+++ The data +++

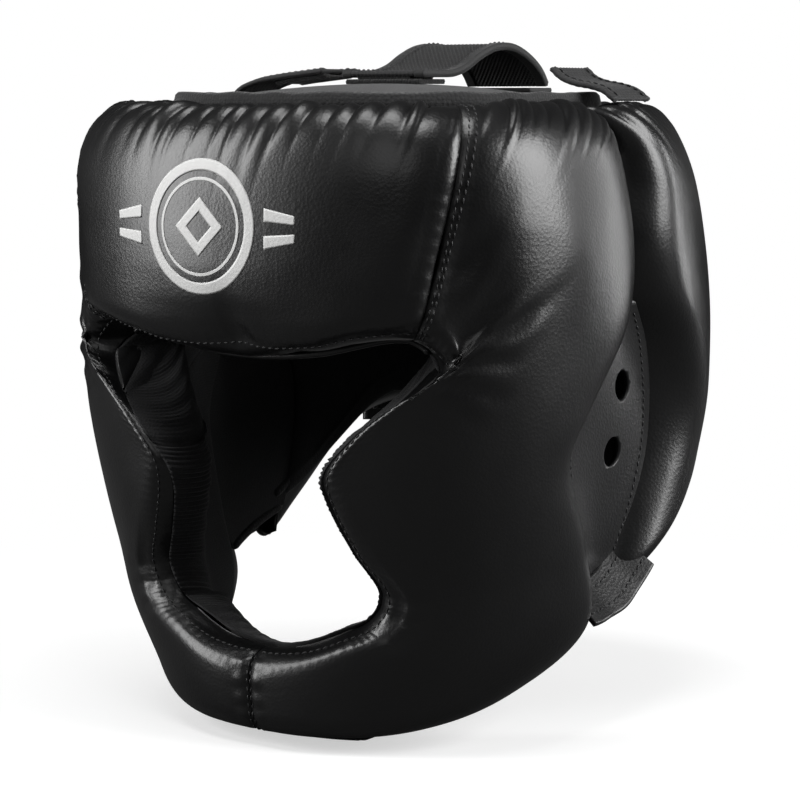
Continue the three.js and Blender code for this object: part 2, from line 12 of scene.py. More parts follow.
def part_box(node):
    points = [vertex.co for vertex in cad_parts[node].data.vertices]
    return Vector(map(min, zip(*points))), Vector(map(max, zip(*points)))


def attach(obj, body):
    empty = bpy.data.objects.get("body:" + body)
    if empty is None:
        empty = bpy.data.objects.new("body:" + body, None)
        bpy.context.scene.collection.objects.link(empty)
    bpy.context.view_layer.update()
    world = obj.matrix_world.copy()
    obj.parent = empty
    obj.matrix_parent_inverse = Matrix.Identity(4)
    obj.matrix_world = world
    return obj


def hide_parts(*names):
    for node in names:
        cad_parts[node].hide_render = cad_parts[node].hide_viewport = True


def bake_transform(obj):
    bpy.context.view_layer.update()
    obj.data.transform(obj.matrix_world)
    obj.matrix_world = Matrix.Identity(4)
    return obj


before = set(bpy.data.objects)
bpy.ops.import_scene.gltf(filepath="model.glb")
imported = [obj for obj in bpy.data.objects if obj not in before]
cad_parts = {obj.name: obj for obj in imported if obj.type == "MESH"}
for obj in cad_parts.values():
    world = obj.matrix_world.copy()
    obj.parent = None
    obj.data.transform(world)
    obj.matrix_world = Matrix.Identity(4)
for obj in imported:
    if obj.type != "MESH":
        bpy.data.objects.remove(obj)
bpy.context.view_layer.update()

# ---- The head-shaped surfaces that the pads lie on, in millimetres ----
# A place on them is (turn, height): turn in degrees round the head, 0 at the front and positive to the
# wearer's left, and height above the lower edge of the chin leather.
# Rows: height, half width, front reach, rear reach, front squareness, rear squareness.
FACE = np.array([
    [-10, 84, 88, 104, 2.0, 3.0],
    [10, 90, 91.5, 108, 2.05, 3.0],
    [32, 100, 93, 112, 2.2, 3.0],
    [62, 105, 96, 115, 2.45, 3.0],
    [90, 108.5, 99, 118, 2.7, 3.0],
    [120, 111.5, 102, 120, 2.95, 3.0],
    [155, 113, 105, 119, 3.1, 3.0],
    [190, 112, 106, 110.5, 3.2, 3.0],
    [215, 109.5, 105, 101, 3.3, 3.0],
    [240, 106, 102, 95, 3.4, 3.0],
])
LINING = np.array([
    [-10, 60, 67, 84, 2.2, 2.5],
    [10, 64, 69, 86, 2.25, 2.5],
    [32, 70, 70, 88, 2.3, 2.5],
    [62, 77, 72, 90, 2.35, 2.5],
    [90, 80, 74, 93, 2.4, 2.5],
    [120, 82, 77, 95, 2.5, 2.5],
    [155, 83, 79, 94, 2.5, 2.5],
    [190, 82.5, 80.5, 88, 2.5, 2.5],
    [215, 81, 80.5, 83, 2.5, 2.5],
    [240, 79.5, 79.5, 80, 2.5, 2.5],
])

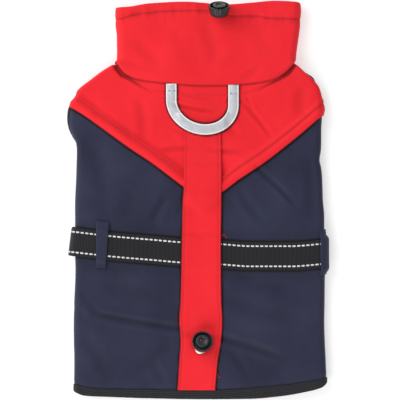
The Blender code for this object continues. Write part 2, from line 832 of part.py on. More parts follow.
def barrel_profile():
    """Half section of a cord lock's barrel: a cup with a well round the plunger's bore."""
    bore = PLUNGER_RADIUS + GAP
    well = LOCK_HEIGHT - LOCK_WELL_DEPTH
    inner = LOCK_RADIUS - LOCK_WALL
    return (
        (0.0, LOCK_FLOOR),
        (bore, LOCK_FLOOR),
        (bore, well),
        (inner - 0.6 * MM, well),
        (inner, LOCK_HEIGHT - 0.4 * MM),
        (inner + 0.4 * MM, LOCK_HEIGHT),
        (LOCK_RADIUS - 0.5 * MM, LOCK_HEIGHT),
        (LOCK_RADIUS, LOCK_HEIGHT - 0.6 * MM),
        (LOCK_RADIUS - 0.3 * MM, LOCK_HEIGHT * 0.55),
        (LOCK_FOOT_RADIUS + 0.9 * MM, 1.6 * MM),
        (LOCK_FOOT_RADIUS, 0.4 * MM),
        (LOCK_FOOT_RADIUS - 0.8 * MM, 0.0),
        (0.0, 0.0),
    )


def plunger_profile():
    """Half section of a plunger, which has room below it for its stroke."""
    top = LOCK_HEIGHT + PLUNGER_PROUD
    foot = LOCK_FLOOR + GAP + PLUNGER_STROKE
    return (
        (0.0, top - 0.3 * MM),
        (2.6 * MM, top - 0.2 * MM),
        (PLUNGER_RADIUS - 0.8 * MM, top),
        (PLUNGER_RADIUS, top - 0.7 * MM),
        (PLUNGER_RADIUS, foot + 0.3 * MM),
        (PLUNGER_RADIUS - 0.3 * MM, foot),
        (0.0, foot),
    )


def make_cord_hole(name, height):
    """A cutter across a cord lock."""
    mesh = bpy.data.meshes.new(name)
    builder = bmesh.new()
    bmesh.ops.create_cone(
        builder,
        cap_ends=True,
        segments=12,
        radius1=CORD_HOLE_RADIUS,
        radius2=CORD_HOLE_RADIUS,
        depth=LOCK_RADIUS * 3,
        matrix=Matrix.Translation((0, 0, height)) @ Matrix.Rotation(math.pi / 2, 4, "Y"),
    )
    builder.to_mesh(mesh)
    builder.free()
    return add_cutter(name, mesh)


def lock_frame(place, tilt, lift):
    """Where a cord lock stands: its foot's lowest edge on the cloth, leaning towards the neck."""
    x, y = place
    ground = on_tube(w_of(x, y), y, lift + GAP).z
    rise = (LOCK_FOOT_RADIUS - 0.8 * MM) * math.sin(tilt)
    return Matrix.Translation((x, y, ground + rise)) @ Matrix.Rotation(-tilt, 4, "X")


def make_cord_lock(label, frame):
    """Barrel and plunger of one cord lock. The plunger's hole waits above the barrel's."""
    barrel = turned("cord_lock_barrel_" + label, barrel_profile(), "lock_plastic")
    plunger = turned("cord_lock_plunger_" + label, plunger_profile(), "lock_plastic")
    holes = (
        (barrel, make_cord_hole("barrel_hole_" + label, CORD_HOLE_HEIGHT)),
        (plunger, make_cord_hole("plunger_hole_" + label, CORD_HOLE_HEIGHT + PLUNGER_STROKE)),
    )
    for piece, hole in holes:
        hole.matrix_world = frame
        piece.matrix_world = frame
        cut(piece, hole)


def make_cord_locks():
    """The collar's cord lock and the strip's, each on its eyelet."""
    strip_top = strip_lift(STRIP_LOCK_PLACE[1], STRIP_LOCK_PLACE[0])
    collar_top = GAP + COLLAR_CLOTH + CASING_BULGE
    make_eyelet("eyelet_strip", STRIP_EYELET_PLACE, strip_top)
    make_eyelet("eyelet_collar", COLLAR_EYELET_PLACE, collar_top)
    on_eyelet = 2 * GAP + EYELET_THICK
    make_cord_lock("strip", lock_frame(STRIP_LOCK_PLACE, STRIP_LOCK_TILT, strip_top))
    make_cord_lock("collar", lock_frame(COLLAR_LOCK_PLACE, COLLAR_LOCK_TILT, collar_top + on_eyelet))


# ---------------------------------------------------------------- the coat

clear_scene()
parts = new_collection("dog_coat")
cutters = new_collection("cutters")
materials = {name: make_material(name) for name in MATERIALS}

armholes = (Armhole("left", -1, 0.245, 0.17), Armhole("right", 1, 0.195, 0.17))
panels = (make_back_panel(), make_belly_panel(), make_yoke())
for armhole in armholes:
    plug = armhole.cutter()
    for panel in panels:
        cut(panel, plug)
    armhole.binding()

make_collar()
make_hem_band()
make_belt()
make_belt_loops()
make_centre_strip()
make_reflective_loop()
make_cord_locks()
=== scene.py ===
"""Looks of a dog coat that lies flat with its back side up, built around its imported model.

The frame is in metres: +X to the right of the back, +Y towards the neck, +Z up from the surface.
The cloth follows one flattened tube. A place on it is (w, y): y runs from the hem to the neck, and w
runs round the tube, 0 at the middle of the back, -1 and 1 at the side folds and -2 or 2 at the middle
of the belly. Every cloth piece is a wall with rounded edges on that tube, with its own rows, columns,
lift and creases, and lines of stitches lie on it.
"""

import logging
import math
from dataclasses import dataclass
from enum import Enum
from typing import Callable, Sequence

import bmesh
import bpy
import numpy as np
from mathutils import Matrix, Vector


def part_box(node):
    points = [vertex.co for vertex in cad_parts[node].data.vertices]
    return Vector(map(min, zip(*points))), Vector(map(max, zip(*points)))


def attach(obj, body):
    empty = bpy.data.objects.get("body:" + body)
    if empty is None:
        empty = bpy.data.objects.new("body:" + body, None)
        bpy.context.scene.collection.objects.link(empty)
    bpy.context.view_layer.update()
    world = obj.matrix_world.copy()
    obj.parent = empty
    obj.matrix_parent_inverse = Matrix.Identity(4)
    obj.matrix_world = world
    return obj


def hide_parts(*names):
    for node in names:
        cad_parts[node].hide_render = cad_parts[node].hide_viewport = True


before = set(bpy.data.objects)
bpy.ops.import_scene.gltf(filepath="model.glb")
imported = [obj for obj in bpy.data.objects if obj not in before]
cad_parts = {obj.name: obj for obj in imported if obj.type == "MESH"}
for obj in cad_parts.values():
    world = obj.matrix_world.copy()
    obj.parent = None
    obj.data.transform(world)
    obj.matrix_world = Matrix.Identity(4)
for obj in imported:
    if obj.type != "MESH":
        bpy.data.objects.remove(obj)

log = logging.getLogger("dog_coat")

MM = 0.001
COAT = "coat"

Array = np.ndarray
Row = Callable[[Array, Array], Array]
Column = Callable[[Array], Array]
Thing = bpy.types.Object
Material = bpy.types.Material
Socket = bpy.types.NodeSocket
Tree = bpy.types.NodeTree

# ---------------- sizes shared by the pieces

GAP = 0.3 * MM
CLOTH = 2.0 * MM
COLLAR_CLOTH = 2.4 * MM
STRIP_CLOTH = 1.5 * MM
TAPE_CLOTH = 1.5 * MM
LOOP_CLOTH = 1.2 * MM
BAND_CLOTH = 3.0 * MM
BELT_CLOTH = 1.5 * MM
BELT_WIDTH = 26.3 * MM
BELT_CLEAR = GAP + BELT_CLOTH
BELT_FLAT = BELT_WIDTH / 2 + 0.7 * MM
BELT_RAMP = BELT_FLAT + 6.0 * MM
STRIP_LOCK = (4.4 * MM, -134.4 * MM)
COLLAR_LOCK = (19.9 * MM, 172.1 * MM)
FLAT_SHARE = 0.88
FOLD_SHARE = 2 - FLAT_SHARE
PROUD_BELOW = 0.12 * MM


class Side(Enum):
    """A side of the coat as seen from above."""

    LEFT = -1
    RIGHT = 1


class Fold(Enum):
    """How a seam or crease shapes the cloth."""

    TROUGH = 1.0
    RIDGE = -1.0


# ---------------- curves


def ramp(value: Array, start: float, end: float) -> Array:
    """0 up to start, 1 from end, and a soft step between."""
    t = np.clip((value - start) / (end - start), 0.0, 1.0)
    return t * t * (3 - 2 * t)


def mix(a: Array, b: Array, share: Array) -> Array:
    """The value that lies this share of the way from a to b."""
    return a + (b - a) * share


def on_back(w: Array) -> Array:
    """1 on the coat's back and 0 on its belly, with a soft step at the side folds."""
    return 1 - ramp(np.abs(w), 0.95, 1.05)


def lengths_along(points: Array) -> Array:
    """Each point's distance from the first one, along the line through them."""
    return np.concatenate([[0.0], np.cumsum(np.linalg.norm(np.diff(points, axis=0), axis=-1))])


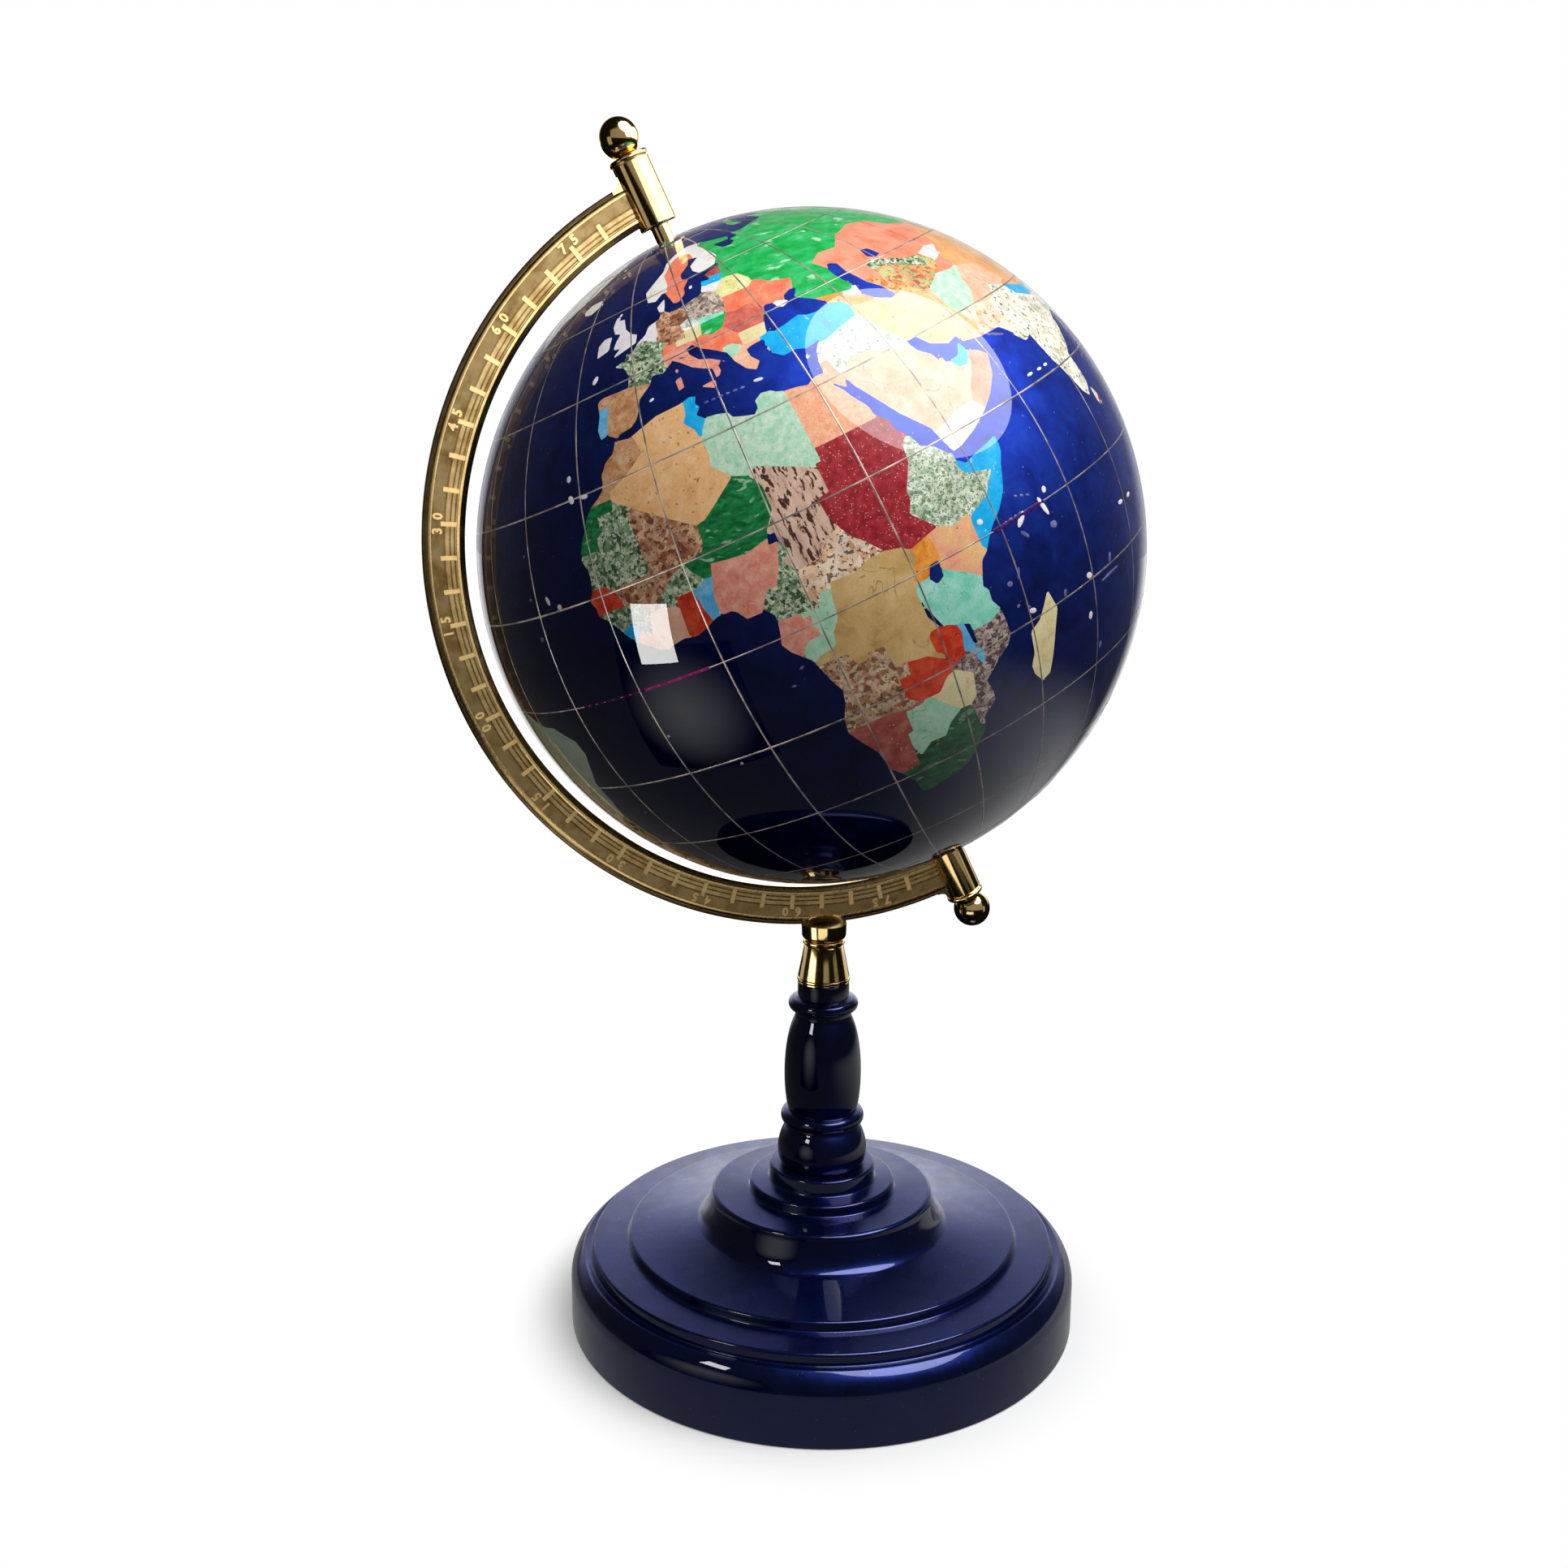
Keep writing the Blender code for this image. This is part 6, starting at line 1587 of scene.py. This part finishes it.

+++

_Directions_
Reproduce verbatim the lines above, from the line with "The Blender code for this object" through the line with "return add_cutter(name, mesh)".

_The result_
The Blender code for this object continues. Write part 2, from line 832 of part.py on. More parts follow.
def barrel_profile():
    """Half section of a cord lock's barrel: a cup with a well round the plunger's bore."""
    bore = PLUNGER_RADIUS + GAP
    well = LOCK_HEIGHT - LOCK_WELL_DEPTH
    inner = LOCK_RADIUS - LOCK_WALL
    return (
        (0.0, LOCK_FLOOR),
        (bore, LOCK_FLOOR),
        (bore, well),
        (inner - 0.6 * MM, well),
        (inner, LOCK_HEIGHT - 0.4 * MM),
        (inner + 0.4 * MM, LOCK_HEIGHT),
        (LOCK_RADIUS - 0.5 * MM, LOCK_HEIGHT),
        (LOCK_RADIUS, LOCK_HEIGHT - 0.6 * MM),
        (LOCK_RADIUS - 0.3 * MM, LOCK_HEIGHT * 0.55),
        (LOCK_FOOT_RADIUS + 0.9 * MM, 1.6 * MM),
        (LOCK_FOOT_RADIUS, 0.4 * MM),
        (LOCK_FOOT_RADIUS - 0.8 * MM, 0.0),
        (0.0, 0.0),
    )


def plunger_profile():
    """Half section of a plunger, which has room below it for its stroke."""
    top = LOCK_HEIGHT + PLUNGER_PROUD
    foot = LOCK_FLOOR + GAP + PLUNGER_STROKE
    return (
        (0.0, top - 0.3 * MM),
        (2.6 * MM, top - 0.2 * MM),
        (PLUNGER_RADIUS - 0.8 * MM, top),
        (PLUNGER_RADIUS, top - 0.7 * MM),
        (PLUNGER_RADIUS, foot + 0.3 * MM),
        (PLUNGER_RADIUS - 0.3 * MM, foot),
        (0.0, foot),
    )


def make_cord_hole(name, height):
    """A cutter across a cord lock."""
    mesh = bpy.data.meshes.new(name)
    builder = bmesh.new()
    bmesh.ops.create_cone(
        builder,
        cap_ends=True,
        segments=12,
        radius1=CORD_HOLE_RADIUS,
        radius2=CORD_HOLE_RADIUS,
        depth=LOCK_RADIUS * 3,
        matrix=Matrix.Translation((0, 0, height)) @ Matrix.Rotation(math.pi / 2, 4, "Y"),
    )
    builder.to_mesh(mesh)
    builder.free()
    return add_cutter(name, mesh)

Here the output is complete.